If you've received a lump-sum back payment from Social Security Disability Insurance — or you're expecting one — you may be wondering whether the IRS wants a cut. The short answer is: sometimes yes, sometimes no, and the rules are more nuanced than most people expect.

Here's what you need to understand about how SSDI payments, including back pay, are taxed under federal law.

Do SSDI Benefits Get Taxed at All?

SSDI is potentially taxable income — but only if your total income exceeds certain thresholds. Many SSDI recipients never pay a dime in federal income tax on their benefits because their total income stays below the trigger point.

The IRS uses a figure called combined income (also called "provisional income") to determine whether your SSDI is taxable. Combined income is calculated as:

Adjusted Gross Income + Nontaxable Interest + 50% of your Social Security benefits

Combined Income (Individual Filer)Portion of SSDI That May Be Taxable
Below $25,0000%
$25,000 – $34,000Up to 50%
Above $34,000Up to 85%
Combined Income (Joint Filer)Portion of SSDI That May Be Taxable
Below $32,0000%
$32,000 – $44,000Up to 50%
Above $44,000Up to 85%

Note: These thresholds are set by statute and have not been adjusted for inflation since they were established — meaning more recipients can become subject to taxation over time if other income grows.

Important distinction: Even at the highest tier, the IRS taxes a maximum of 85% of your SSDI benefit — never the full amount.
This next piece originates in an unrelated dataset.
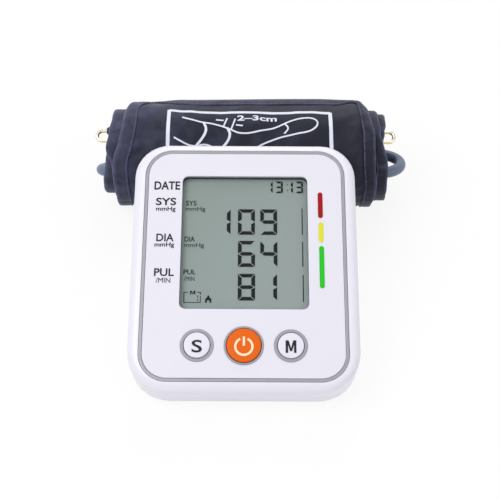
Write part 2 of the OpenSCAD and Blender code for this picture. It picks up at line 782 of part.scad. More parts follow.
// Cover with two front tabs, a finger recess and stiffening ribs inside.
module battery_cover() {
    w = bay_x - 2 * run_gap;
    l = bay_y - 2 * run_gap;
    y0 = bay_front + run_gap;
    color("whitesmoke") difference() {
        union() {
            translate([0, y0 + l / 2, foot_proud]) block(w, l, wall);
            for (x = [-tab_x, tab_x]) translate([x, y0 + (2 - tab_reach) / 2, floor_z + 0.2])
                block(tab_w, 2 + tab_reach, tab_t);
            for (x = [-tab_x, tab_x]) translate([x, y0 + 1, floor_z - EPS]) block(tab_w, 2, 0.4);
        }
        // finger recess on the outside, near the rear edge
        translate([0, y0 + l - 6, foot_proud - 14.2]) rotate([0, 90, 0])
            cylinder(r = 15, h = 22, center = true);
        for (k = [0:3]) translate([0, y0 + l - 22 - 3 * k, foot_proud - EPS]) block(18, 1, 0.5);
    }
}

// ---------- cuff ----------

// Half the width of the band at angle a, widening fast at first, with the tail's corners rounded.
function arc_at(a) = a * PI / 180 * (roll_r - pitch * a / 720);
function half_w(a) =
    let (left = 1 - a / wound, w = root_w / 2 - (root_w - tail_w) / 2 * left * left, s = tip_r - arc_at(a))
    s <= 0 ? w : w - tip_r + sqrt(max(0, tip_r * tip_r - s * s));

// One cross-section of a wound band: outside at radius ro, inside at ri, half as wide as w.
function band_section(a, ro, ri, w) =
    let (c = min(0.9, (ro - ri) / 3),
        xr = [[w - c, ro], [w, ro - c], [w, ri + c], [w - c, ri],
              [c - w, ri], [-w, ri + c], [-w, ro - c], [c - w, ro]])
    [for (q = xr) let (p = on_roll(q[1], a)) [q[0], p.x, p.y]];

function plain_section(a, ro, ri, w) =
    [for (q = [[w, ro], [w, ri], [-w, ri], [-w, ro]]) let (p = on_roll(q[1], a)) [q[0], p.x, p.y]];

// The tail is thinner where the hook patch sits under it.
function under(a) = a < a_hook_end + 6 ? hook_room : 0;
bladder_t = 1;
a_bladder_end = wound - 12;
a_bladder = a_bladder_end - bladder_l / (roll_r - pitch * wraps + pitch * 0.8) * 180 / PI;

module bladder_solid(grow) {
    n = ceil((a_bladder_end - a_bladder) * STEPS / 360);
    skin([
        for (i = [0:n])
            let (a = a_bladder - grow * 2 + (a_bladder_end - a_bladder + grow * 4) * i / n,
                mid = rim_r(a) - band_t / 2, half = bladder_t / 2 + grow)
            plain_section(a, mid + half, mid - half, bladder_w / 2 + grow * 4)
    ]);
}

module at_roll() {
    translate([0, roll_y, roll_z]) children();
}

module cuff_sleeve() {
    color("midnightblue") difference() {
        at_roll() union() {
            difference() {
                skin([for (a = ANGLES)
                    band_section(a, rim_r(a), rim_r(a) - band_t + under(a), half_w(a))]);
                bladder_solid(0.15);
            }
            // hem round one bar of the ring
            translate([-root_w / 2 + 2, hem_at.x, hem_at.y]) rotate([0, 90, 0])
                cylinder(r = hem_r, h = root_w - 4);
        }
        at_roll() translate([-root_w / 2, hem_at.x, hem_at.y]) rotate([0, 90, 0])
            cylinder(r = wire_r + fit, h = root_w);
        // flat where the roll rests on the table
        translate([-root_w, roll_y - roll_r, -roll_r]) cube([2 * root_w, 2 * roll_r, roll_r]);
    }
}

module cuff_bladder() {
    color("dimgray") at_roll() bladder_solid(0);
}

module hook_patch() {
    n = 8;
    color("black") at_roll() skin([
        for (i = [0:n]) let (a = a_hook + (a_hook_end - a_hook) * i / n, r = rim_r(a) - band_t)
            plain_section(a, r + hook_room - run_gap, r + run_gap / 2, tail_w / 2 - 14)
    ]);
}

// Long wire ring: one bar in the hem, the other free for the tail to pass round.
module cuff_ring() {
    mid = (hem_at + far_bar) / 2;
    half = bar_gap / 2;
    q = atan2(hem_at.y - far_bar.y, hem_at.x - far_bar.x);
    color("silver") at_roll() translate([0, mid.x, mid.y]) rotate([q, 0, 0]) {
        for (s = [-1, 1]) translate([-ring_out + half, s * half, 0]) rotate([0, 90, 0])
            cylinder(r = wire_r, h = 2 * (ring_out - half));
        for (s = [-1, 1]) translate([s * (ring_out - half), 0, 0]) intersection() {
            rotate_extrude() translate([half, 0]) circle(wire_r, $fn = 24);
            translate([s > 0 ? 0 : -20, -20, -5]) cube([20, 40, 10]);
        }
    }
}

// Moulded elbow on the inside of the band, where the hose leaves the bladder.
module hose_elbow() {
    inside_r = rim_r(720 + LANE[0] - tail_angle) - band_t;
    color("slategray") at_roll() rotate([LANE[0], 0, 0]) {
        translate([hose_start - 14, run_r(0), 0]) rotate([0, 90, 0]) cylinder(r = hose_r + 0.8, h = 14);
        translate([hose_start - 9, run_r(0), 0]) rotate([-90, 0, 0])
            cylinder(r = 4.2, h = inside_r - run_r(0) - 0.8);
    }
}

module air_hose() {
    color("slategray") at_roll() skin(tube_rings(HOSE, hose_r, 8, [0, 1, 0.2]));
}

// Push-in plug on the hose's far end.
module air_plug() {
    color("gray") at_roll() translate([hose_end, lane(3).x, lane(3).y]) rotate([0, -90, 0]) {
        cylinder(r = 3.6, h = 11);
        translate([0, 0, 11 - EPS]) cylinder(r = 2.5, h = 9);
        for (z = [2.5, 5, 7.5]) translate([0, 0, z]) cylinder(r = 3.9, h = 1.2);
        translate([0, 0, 20 - 2 * EPS]) cylinder(r1 = 2.5, r2 = 1.9, h = 1.5);
    }
}

// ---------- everything, with the origin under the middle ----------

module placed() {
    translate([0, -origin_y, 0]) children();
}

placed() lower_case();
placed() upper_case();
placed() face_panel();
placed() trim_ring();
placed() display_lens();
placed() lcd_cell();
placed() lcd_frame();
placed() zebra_strips();
placed() main_board();
placed() board_chips();
placed() pressure_sensor();
placed() tact_switches();
placed() buzzer();
placed() set_button();
placed() power_button();
placed() memory_button();
placed() button_bezels();
placed() pump_motor();
placed() pump_head();
placed() pump_cradle();
placed() exhaust_valve();
placed() air_manifold();
placed() inner_tubes();
placed() air_socket();
placed() power_jack();
placed() battery_cells();
placed() battery_springs();
placed() battery_contacts();
placed() battery_cover();
placed() case_screws();
placed() board_screws();
placed() rubber_feet();
placed() cuff_sleeve();
placed() cuff_bladder();
placed() hook_patch();
placed() cuff_ring();
placed() hose_elbow();
placed() air_hose();
placed() air_plug();
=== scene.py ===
# %% [markdown]
# # Upper-arm blood pressure monitor with its rolled cuff
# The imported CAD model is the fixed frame: a wedge-shaped unit, and behind it a tapered cuff that
# is wound into a roll with its air hose folded into the core. This lesson gives every rigid piece
# its finish, and makes the soft pieces, the printing and the display as surfaces worked out with
# numpy. All lengths below are in millimetres until they go into a mesh.

# %% Load the frame
import json
import math

import bmesh
import bpy
import numpy as np
from mathutils import Matrix, Vector

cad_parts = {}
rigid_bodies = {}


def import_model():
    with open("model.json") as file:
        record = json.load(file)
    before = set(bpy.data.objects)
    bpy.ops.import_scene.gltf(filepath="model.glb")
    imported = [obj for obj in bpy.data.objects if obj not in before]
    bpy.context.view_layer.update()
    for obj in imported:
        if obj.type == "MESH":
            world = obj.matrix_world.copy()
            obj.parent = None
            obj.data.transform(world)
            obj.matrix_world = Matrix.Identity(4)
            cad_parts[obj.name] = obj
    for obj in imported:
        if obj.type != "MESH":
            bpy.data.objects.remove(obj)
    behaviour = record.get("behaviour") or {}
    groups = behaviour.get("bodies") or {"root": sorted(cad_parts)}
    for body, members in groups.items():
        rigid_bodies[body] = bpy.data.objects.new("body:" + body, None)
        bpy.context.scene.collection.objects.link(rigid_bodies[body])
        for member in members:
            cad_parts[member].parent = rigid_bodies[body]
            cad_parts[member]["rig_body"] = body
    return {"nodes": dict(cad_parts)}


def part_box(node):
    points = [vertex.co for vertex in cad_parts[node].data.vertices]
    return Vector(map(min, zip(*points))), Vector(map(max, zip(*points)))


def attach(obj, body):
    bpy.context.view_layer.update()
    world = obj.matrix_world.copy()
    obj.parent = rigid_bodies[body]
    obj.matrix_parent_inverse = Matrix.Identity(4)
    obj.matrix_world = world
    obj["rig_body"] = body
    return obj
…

The Back Pay Problem: Receiving Multiple Years at Once

The taxation question gets more complicated when you receive a lump-sum back payment. SSDI back pay often covers 12, 24, or even more months of benefits paid out all at once after a long approval process. If you report that entire amount as income in the year you received it, it could artificially push your combined income above a threshold — making a portion taxable when it wouldn't have been if you'd received payments month by month.

Congress addressed this with a special rule.
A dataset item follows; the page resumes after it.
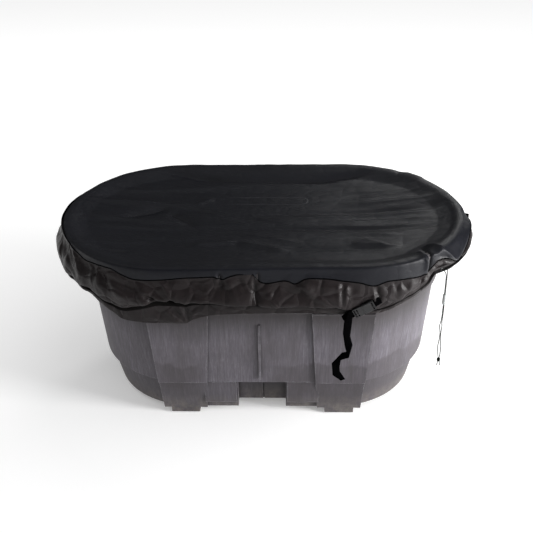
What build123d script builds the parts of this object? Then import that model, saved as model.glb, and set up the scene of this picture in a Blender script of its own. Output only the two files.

The Lump-Sum Election: Spreading Back Pay Across Prior Years

The IRS allows SSDI recipients to use what's called the lump-sum election method (outlined in IRS Publication 915). Under this method, you can calculate the tax impact of your back pay as if you had received it in the years it was actually owed — rather than all at once in the current year.

Here's how it generally works:

  1. Identify which prior years the back pay covers. Your SSA award letter will specify the months your benefits cover.
  2. Recalculate your tax liability for each prior year as if you had received only that year's portion of benefits at that time.
  3. Compare the result to simply reporting everything in the current year.
  4. Choose whichever method results in lower total tax. The lump-sum election cannot increase your tax — it can only reduce or eliminate it.

⚠️ This is a calculation exercise, not an amendment to prior-year returns. You don't file corrected returns for past years. You run the numbers for those years and report the result on your current return.

What SSA Sends You: The SSA-1099

Each January, the Social Security Administration mails a Form SSA-1099 showing the total amount of SSDI benefits you received during the prior calendar year. If you received a back pay lump sum, that entire amount will appear on the SSA-1099 for the year the check arrived — even if it covers benefits owed from prior years.

The SSA-1099 also includes a breakdown in Box 3, which shows benefits paid in the current year that were attributable to prior years. That breakdown is what makes the lump-sum election calculation possible.

State Taxes on SSDI

Federal rules apply nationally, but state tax treatment of SSDI varies. Some states exempt SSDI from state income tax entirely. Others follow federal rules. A handful have their own thresholds or calculation methods. Your state of residence matters here — and state rules change, so this is worth verifying for the current tax year.

Factors That Shape Your Actual Tax Exposure 💡

Whether your SSDI back pay ends up being taxable — and how much — depends on several variables that differ from one recipient to the next:

  • Other income sources: Wages, investment income, pension payments, or a spouse's earnings all affect combined income
  • Filing status: Single, married filing jointly, married filing separately, and head of household each have different thresholds
  • Size of the back pay award: Larger awards cover more prior years and may spread more cleanly across periods of lower income
  • Income in the years covered by back pay: If you had little or no other income during those years, the lump-sum election often eliminates tax liability entirely
  • Whether you also receive SSI: SSI is never federally taxable — but many recipients receive both SSI and SSDI, and separating the two matters for reporting purposes
  • Workers' compensation offset: If your SSDI was reduced due to workers' comp payments, only the SSDI portion appears on the SSA-1099

When the Numbers Are Close

The lump-sum election math can get involved — particularly when back pay spans three or more years, or when income fluctuated significantly during that period. The IRS worksheets in Publication 915 walk through the calculation step by step. Whether running those worksheets yourself makes sense, or whether professional tax help is worth the cost, depends on how complex your income picture is across those years.

Some recipients find they owe nothing after working through the election. Others find they owe something either way, and the election simply reduces the amount. A few — typically those with substantial outside income — find the taxable portion is meaningful regardless.

Where your situation lands on that spectrum depends entirely on the numbers specific to you.